The word "rondalla" is from the Spanish ronda, meaning "serenade." The core instruments of Spanish ensembles are the guitar, the mandolin, and the lute. Rondallas usually are accompanied by at least one singer and sometimes by percussionists playing handheld instruments. Though ensembles of stringed instruments have existed in some form in Spain since at least the 16th century, this form dates from the early 19th century, and it soon thereafter traveled to the Philippines, which was a Spanish colony at the time.

In the Philippines

Early Philippine rondallas played Western European songs, mostly operatic arias and symphonic overtures. Although they still play such songs, the repertoire has become much more diverse. Modern ensembles might play more contemporary music, such as show tunes and Latin American dance music, in addition to Philippine folk songs and European classical music. It is a socially important form of folk art seen at community events such as weddings and fiestas.

The Instruments

The major Philippine rondalla instruments are the banduria, the guitar, the octavina, the laud, and the bass guitar or double bass. The banduria is the central instrument of the ensemble and, along with the octavina and laud, is unique to the Philippines. The guitar and double bass each have six strings, but the other instruments have 14 strings grouped into six tuning units to produce a richer sound.

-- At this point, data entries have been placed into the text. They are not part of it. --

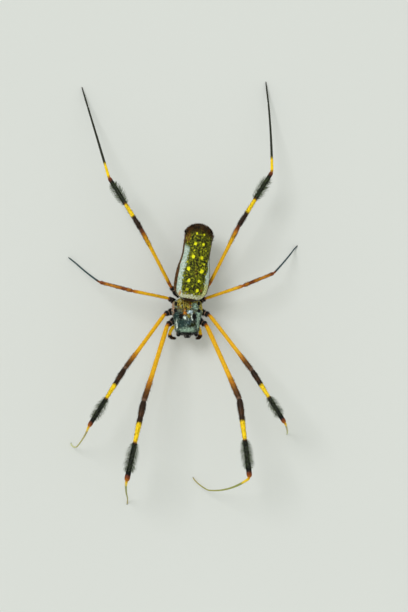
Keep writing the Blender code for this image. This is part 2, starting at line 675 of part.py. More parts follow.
def bristle_lock(collection, root, along, out, length, lean, lean_tip):
    """A flat, tapered lock from its sunk root, bent over towards the foot at its tip."""
    side = along.cross(out).normalized()
    bm = bmesh.new()
    point = root
    stations = []
    before = 0.0
    for share, width, thick in LOCK_SECTIONS:
        angle = lean + (lean_tip - lean) * (share + before) / 2
        way = out * math.sin(angle) + along * math.cos(angle)
        point = point + way * (length * (share - before))
        before = share
        across = way.cross(side)
        frame = Matrix((side * width / 2, across * thick / 2, way)).transposed().to_4x4()
        stations.append(Matrix.Translation(point * MM) @ Matrix.Scale(MM, 4) @ frame)
    base = bmesh.ops.create_circle(bm, cap_ends=True, segments=4, radius=1.0, matrix=stations[0])
    corners = base["verts"]
    for near, far in zip(stations, stations[1:]):
        corners = grow_cap(bm, corners, near is stations[0])
        bmesh.ops.transform(bm, matrix=far @ near.inverted(), verts=corners)
    tip = point + way * length * (1.0 - before)
    corners = grow_cap(bm, corners, False)
    bmesh.ops.pointmerge(bm, verts=corners, merge_co=tip * MM)
    return link_mesh("lock", bm, None, collection), tip


def clear_of(line, tip, distance):
    """True where a tip keeps a distance from a bent line."""
    nearest = min((bend_point(line, step / LINE_STEPS) - tip).length
                  for step in range(LINE_STEPS + 1))
    return nearest > distance


def make_brush(shin_object, number, line, next_line, collection):
    """Brush of bristly locks round the shin, which lean and bend towards the foot."""
    draw = random.Random(SEED + number * 10 + int(line[0].x > 0))
    start, end, rows, around, length = BRUSH[number]
    skin = LEG_RADII[number][2] * LOCK_SINK
    solid = curve_to_mesh(shin_object, collection)
    locks = []
    for row in range(rows):
        share = start + (end - start) * row / (rows - 1)
        centre = bend_point(line, share)
        along = (bend_point(line, share + 0.01) - centre).normalized()
        across = along.cross(Vector((0.0, 0.0, 1.0))).normalized()
        for index in range(around):
            stray = draw.uniform(-LOCK_STRAY, LOCK_STRAY)
            turn = 2 * math.pi * (index + 0.5 * (row % 2) + stray) / around
            out = across * math.cos(turn) + along.cross(across) * math.sin(turn)
            root = centre + out * skin + along * draw.uniform(-LOCK_STRAY, LOCK_STRAY)
            long = length * draw.uniform(0.88, 1.1)
            lean = LOCK_LEAN * draw.uniform(0.92, 1.08)
            lock, tip = bristle_lock(collection, root, along, out, long, lean, LOCK_LEAN_TIP)
            if clear_of(next_line, tip, LOCK_CLEARANCE):
                locks.append(lock)
            else:
                bpy.data.objects.remove(lock, do_unlink=True)
    join_pieces(solid, locks)


def main():
    """Build the whole spider."""
    clear_scene()
    collection = make_collection("golden_silk_orb_weaver")
    cutters = make_collection("cutters")
    make_eyes(collection, cutters)
    make_carapace(collection, cutters)
    shaped_body("sternum", make_material("sternum_shell"), collection, 14, 8, sternum_point)
    make_pedicel(collection)
    make_abdomen(collection)
    make_spinnerets(collection)
    make_jaws(collection)
    make_mouthparts(collection)
    make_palps(collection)
    materials = {"leg_" + part: make_material("leg_" + part) for part in LEG_PARTS}
    for name in LEG_POSE:
        make_leg(name, materials, collection)


main()
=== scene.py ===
"""Looks of a golden silk orb weaver: its skins, bristles, hair, eyes, jaws and claws.

Every limb is drawn out straight along +Z from rings, gets its hair there, and is then laid on its
own line in the pose. The body's shells start as balls. Sizes in the classes are in millimetres
and MM turns them to metres. +Y runs from the head to the rear, +Z up, the floor is at 0.
"""
import logging
import math
from collections.abc import Callable, Iterable, Sequence
from dataclasses import dataclass
from enum import Enum

import bpy
import numpy as np
from mathutils import Matrix, Vector


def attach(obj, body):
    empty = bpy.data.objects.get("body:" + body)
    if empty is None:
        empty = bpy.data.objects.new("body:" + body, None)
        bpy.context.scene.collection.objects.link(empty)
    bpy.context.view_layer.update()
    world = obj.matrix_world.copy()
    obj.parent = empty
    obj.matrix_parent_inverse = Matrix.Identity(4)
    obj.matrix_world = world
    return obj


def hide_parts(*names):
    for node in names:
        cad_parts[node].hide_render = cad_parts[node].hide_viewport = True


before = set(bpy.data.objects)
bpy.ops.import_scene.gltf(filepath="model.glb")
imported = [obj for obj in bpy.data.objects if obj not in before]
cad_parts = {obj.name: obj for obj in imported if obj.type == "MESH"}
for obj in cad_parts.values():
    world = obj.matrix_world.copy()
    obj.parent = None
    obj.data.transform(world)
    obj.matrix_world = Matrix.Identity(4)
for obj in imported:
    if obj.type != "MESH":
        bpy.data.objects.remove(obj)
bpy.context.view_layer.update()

LOG = logging.getLogger("orb_weaver")

MM = 0.001
BODY = "root"
SEED = 4302
GAP = 0.3
UP = Vector((0.0, 0.0, 1.0))
PATCH = 0.003
SIDES = {"left": -1, "right": 1}

# Body, as in the solids
BODY_X = 0.3
CARAPACE_REAR_Y = -1.25
CARAPACE_FRONT_Y = -10.65
CARAPACE_BASE_Z = 7.45
CARAPACE_LIP = 0.25
STERNUM_FRONT_Y = -7.3
STERNUM_REAR_Y = -0.7
STERNUM_TOP_Z = 6.65
STERNUM_BOTTOM_Z = 4.7
ABDOMEN_FRONT = Vector((0.42, -2.25))
ABDOMEN_BEARING = math.radians(9.4)
ABDOMEN_LENGTH = 19.4

Pairs = Sequence[tuple[float, float]]
Stations = Pairs
Spans = Pairs
Line = tuple[Vector, Vector, Vector]
Point = tuple[float, float, float]
Spot = tuple[float, float, float, float]
Array = np.ndarray
Piece = bpy.types.Object
Socket = bpy.types.NodeSocket
Material = bpy.types.Material

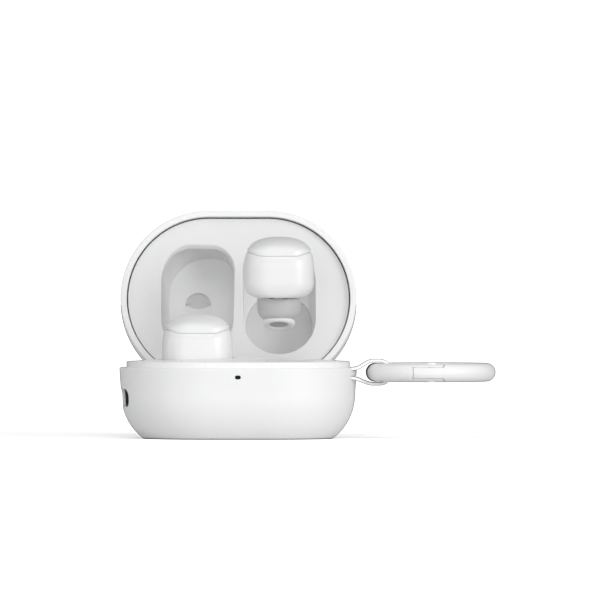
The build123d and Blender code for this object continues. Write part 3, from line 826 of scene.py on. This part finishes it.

Eight-piece Philippine ensembles typically have four bandurias, one guitar, an octavina, a laud and a double bass. Many groups are quite large, with 30 or 40 members, especially for important social events. A 30-piece ensemble usually has 16 bandurias, three piccolo bandurias, three guitars, three octavinas, three lauds and two double basses. Of course, the number and type of percussion instruments can vary for any size of rondalla.

Popularity through the Years

During the 1960s, rondallas were extremely popular in the Philippines, and they regularly competed with each other on television and radio programs. The bands received funding from schools, government officials and business moguls, all of whom tried to have the best ensemble. The popularity of these groups in the Philippines has waned somewhat in the late 20th and early 21st century, but groups based in other countries, including the United States and Japan, help keep the tradition alive.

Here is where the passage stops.